Small talk is very rarely listed as a business technique, let alone an essential one, yet it is one of the most useful and productive tools in the soft skills cook book, especially in the section titled social skills for influence and persuasion.
Small talk is often seen as irrelevant, a distraction and a poor use of time. This may well be true if it is done without a strategy, and when done ineptly it can be a minefield of disasters. But done correctly it will break down barriers, engender liking and build trust, and with a little bit of forethought will sow the seeds of future cooperation, collaboration, and with them, contracts. And that has got to be a result worth pursuing.
Small talk is generally a low risk activity if you follow a few golden rules, and the first of which is don’t ever talk about sex, religion, and politics, unless of course you know the other person really, as in really, really, well. It is probably best to leave football in that category too, on the basis that for some supporters it’s a religion, for others more divisive than politics, and for most more revelatory than sex. I expect this rule will have been handed down to most us, parent to child, through the generations, there should never be an exception to it.
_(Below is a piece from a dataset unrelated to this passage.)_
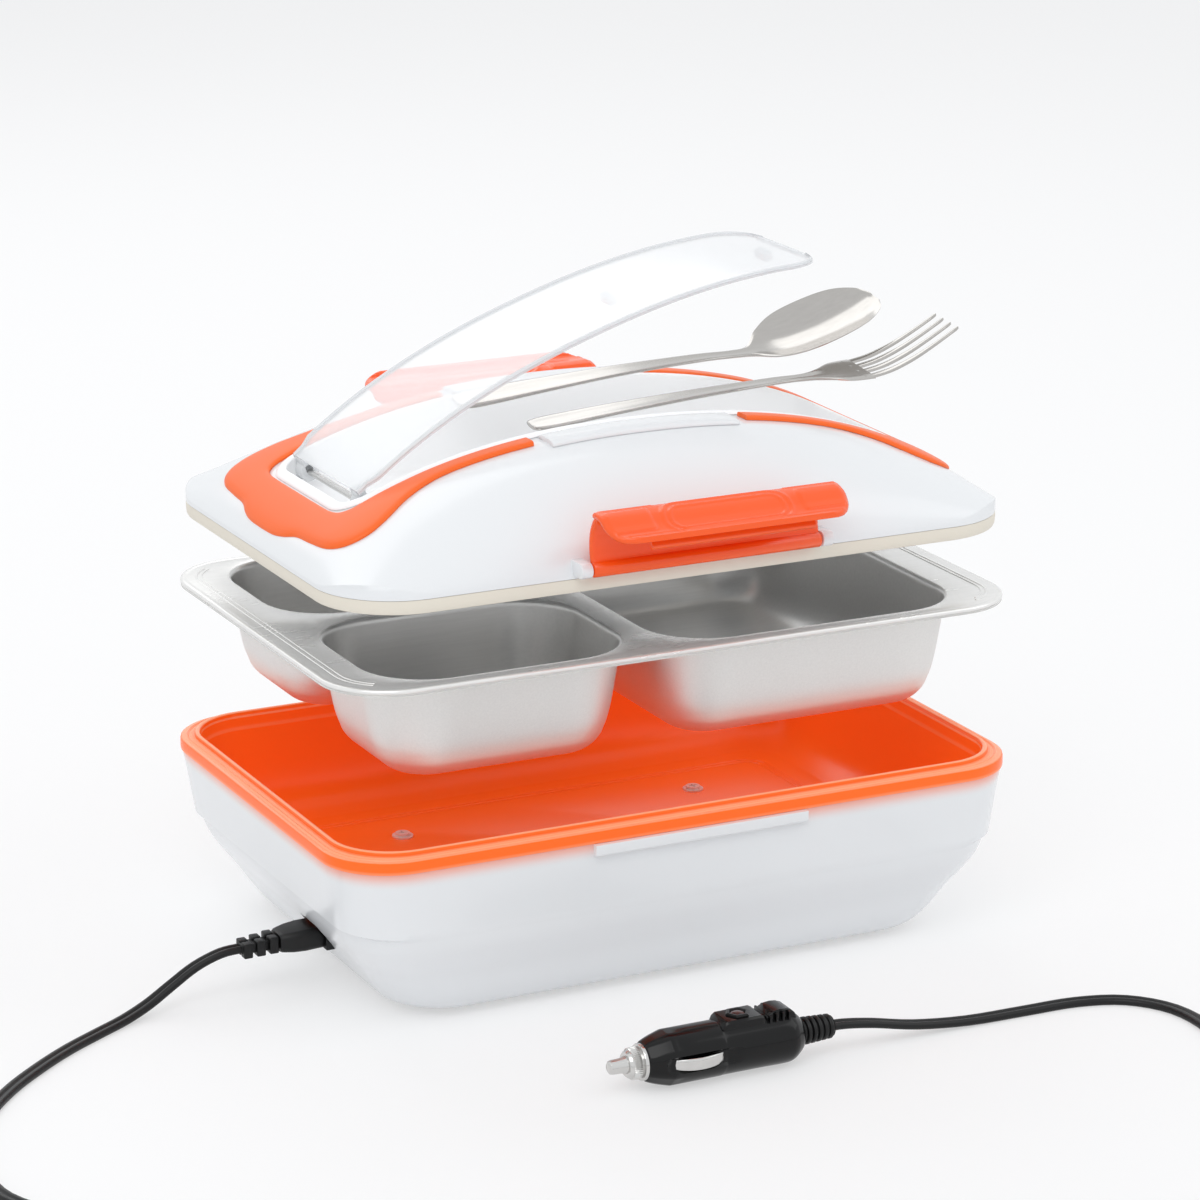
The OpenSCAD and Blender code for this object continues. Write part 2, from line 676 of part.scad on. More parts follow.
module plug_nose_ring() {
    color(steel) turned_on_x([[-61, 3.1], [-61, 4.4], [-56.4, 4.8], [-56.4, 5.8], [-55, 5.8], [-55, 3.1]]);
}

module plug_tip_pin() {
    color(steel) turned_on_x([[-67, 0], [-67, 2.4], [-66.4, 2.8], [-54.6, 3], [-54.6, 4.4], [-51.6, 4.4], [-51.6, 0]]);
}

module plug_spring() {
    color(steel) turned_on_x([[-51.6, 2.2], [-51.6, 3.2], [-46, 3.2], [-46, 2.2]]);
}

module plug_fuse() {
    color([0.85, 0.87, 0.88]) turned_on_x([[-46, 0], [-46, 3.1], [-26, 3.1], [-26, 0]]);
}

module plug_fuse_clip() {
    color([0.85, 0.7, 0.35]) turned_on_x([[-26, 0], [-26, 3.6], [-24, 3.6], [-24, 1], [-2, 1], [-2, 0]]);
}

module plug_contact() {
    inside = 16;
    color(steel) translate([-38, 10.4 - inside, 0]) intersection() {
        difference() {
            translate([0, 0, -2]) cylinder(h = 4, r = inside, $fn = 64);
            translate([0, 0, -3]) cylinder(h = 6, r = inside - 0.9, $fn = 64);
        }
        translate([-11, 8, -4]) cube([22, 20, 8]);
    }
}

module plug_contact_left() {
    translate([0, plug_y, plug_z]) mirror([0, 1, 0]) plug_contact();
}

module plug_contact_right() {
    translate([0, plug_y, plug_z]) plug_contact();
}

module plug_lens() {
    color([0.5, 0.1, 0.1]) translate([-21, plug_y, plug_z + 6.6]) cylinder(h = 3.9, r = 2.2);
}

base_tub();
rubber_feet();
liner();
liner_screws();
screw_washers();
heating_plate();
ptc_heater();
heater_clip();
thermal_cutout();
insulation_pad();
heater_wires();
inlet_socket();
inlet_pins();
food_tray();
lid_shell();
lid_inner_panel();
lid_seal();
cutlery_well();
left_trim();
right_trim();
finger_pads();
cover_lugs();
front_latch_pin();
rear_latch_pin();
cover_pin();
front_latch();
rear_latch();
cutlery_cover();
spoon();
fork();
inlet_connector();
strain_relief();
power_cord();
plug_boot();
plug_shell_top();
plug_shell_bottom();
plug_nose_ring();
plug_fuse();
plug_fuse_clip();
plug_spring();
plug_tip_pin();
plug_contact_left();
plug_contact_right();
plug_lens();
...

The next golden rule is don’t say anything about a person unless you can say something good about them, unless of course it’s very, very, funny, and no one is listening.
The third golden rule is to always be positive, our time on earth is too short to be tortured with the verbal equivalent of drearily damp winter afternoons. There is however a more serious reason to being positive, and that is to be influential. Being positive conveys belief in the future, and not unreasonably most of us prefer to work with people who bring hope and expectation to the party.
The final rule, the big golden rule, is never, never, ever, ever talk about something you don’t want to happen.
So what should we do to make a success of small talk?
The turning moment in my love affair with small talk was the realisation that other people by and large preferred the sound of their voice more interesting than mine. This made talking to a stranger magically easy. I just had to find a topic that they want to wax lyrical about and voila, instant happiness. One of the easiest things you can do to develop a business relationship where the other person enthusiastically volunteers to meet up with you is to start listening to them.
The knack to precipitating relaxed and natural small talk is to ask the other person an open question, one where the answer is beyond a guttural yes or no. And let them talk away. When they pause for breath, demonstrate you have been hanging on to their every word and repeat a little bit back to them, word for word of course, and then ask them another question. The more the other person perceives you are listening to them the better they will feel. Just keep asking more questions and with a few crafty questions that allows them to display their superior intellect and you will rapidly rise to the top of the ranks of super-heroes.
It is of course now possible to shape their thoughts about you while they are doing most of the talking. The best way to do this is to gradually introduce the qualities you want them to associate you with by asking them questions about it. If for instance you want the other person to think of you as reliable and dependable ask the person what they think about the qualities of reliability and dependability, and because you asked the question they will start to associate you with the qualities. Best of all earn double points and turn your question into a compliment. “John, you have a great reputation in the industry, I would be really interested to hear your opinion on how essential are the qualities of reliability and dependability in your suppliers?”. If you are trying to emphasise the advantages of being a local supplier try “John, you have a great reputation for being an expert in supply chain management, what are the advantages of choosing local suppliers?” Once you understand this then you will begin to realise my earlier point about not talking about things you don’t want to happen. Of course you have to be subtle, never try to go too fast too soon, and never contradict yourself. It will go badly if you asked about the qualities of punctuality and you turn up late to the next meeting.
Small talk is one of these techniques that never stops giving. So far we have seen how easy it is to both get someone to like and trust you and then plant useful ideas in their head. The big advantage however is in just listening to them and learning the language they use, because whenever you really do need them to notice you, and pay attention to want you want to tell them and then interpret it favourably then you need to talk to them in their language.
However if you want to have a persuasive advantage over another person find out about how they feel. These are a person’s emotional needs that will finally shape every decision they make. In a world where nearly every competitor can match specifications and price knowing the other party’s needs and understanding them will give you the persuasive edge. When everyone can match your specification and price the ability to recognise the need for security, status and recognition will enable you to satisfy the unspoken demands of an agreement.
So when you next pass away time with a stranger find out about their hopes and their fears, their dreams and their aspirations. Keep them talking and learn their language. They will like you and trust you. When you need them to they will listen to you and when you tell them in their language they will hear you and want what you have to offer them.